Sunday, June 19, 2011

Fathers Day

     Fathers Day, a day to celebrate our fathers. Yes, my children showed their love through gifts to their daddy this morning, and I had a small something for him, but did not see him before he left due to the extreme lack of sleep from working this weekend. I could not of asked for a greater daddy for my children, he might be a little tougher then me sometimes, but I am known to have a soft spot. Even though Shawn may not make every game, practice, dr's appointment, etc., he is still there for the kids. He is a great supporter, his work pays the bills to provide them with all they need. May not be all they want, but they have their needs met and then some. Some days it is hard with him being gone so much, but I know he is doing what it takes to show his love to me by letting me only work part time and focus full time on the never ending needs of the kids.
    Not only do my kids have a great daddy, I lucked out and gained a great father in law. He also worked and still works hard to provide and care for his family. He just loves his grandbabies. Our three are my in laws only three grandkids, and boy are they spoiled by poppop, the kids just love him to pieces and love to help him with all his outside work. I hope my boys learn the value of hard work by watching their daddy and poppop. I also have two grandfathers whom I consider one of them to have been my father in every sense of the word, unfortunately due to family crap, that relationship has become a very sad story and one that hurts me everyday due to selfishness of others.

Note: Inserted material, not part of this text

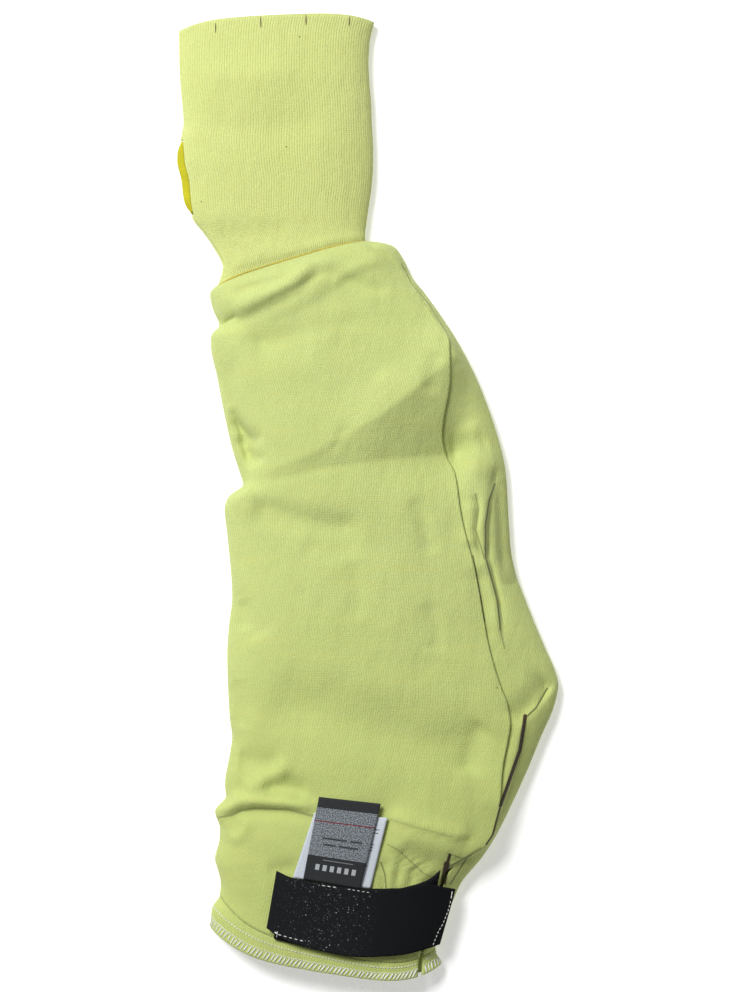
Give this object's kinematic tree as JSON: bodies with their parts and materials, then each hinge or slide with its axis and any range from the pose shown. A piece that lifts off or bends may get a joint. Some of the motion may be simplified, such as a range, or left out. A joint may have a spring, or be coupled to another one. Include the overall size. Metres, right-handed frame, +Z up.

     As I have read all day of my friends lifting up their fathers and calling them daddy, I am brought to tears sometimes because I do have a living father, just one who never acted like one. Unfortunately, for his sake he has 9 grandchildren he can never see due to his past behavior. All by choice of course. I also have a mother , but because of my father can not have a relationship with her three daughters or any of her grandchildren. Kind of sad if you think about it. My sons therapist tells me all the time, even though I have blocked out all the old junk, my father still plays a part in my life and it shows by how I am raising my kids. I swore I would never let my kids feel the way he made me feel, and the way he still makes me feel somedays. I hear his bad voices in my head a lot especially if I feel fat one day or I screwed up someting. Amazing that I still feel crappy sometimes even though he is no longer in  my life. This all was very hard for Shawn to understand, but he has gotten better as so I. Maybe I have just buried it all so I can just move on, but it does come out sometimes especially on days like this. I am always in the healing process, it does help that I have other men in my life whom have taken over the role, and I thank God for that everyday. All in all, I know I always have a Father(God), whom I can lean on to get my through it all everyday.
    Happy Fathers Day to all the great dads out there, especially my hubby and his dad and my grandfathers. And to my friend in NJ whom even though did not know me till later in life has become a great dad figure to me and a wondreful grandpa to the kids.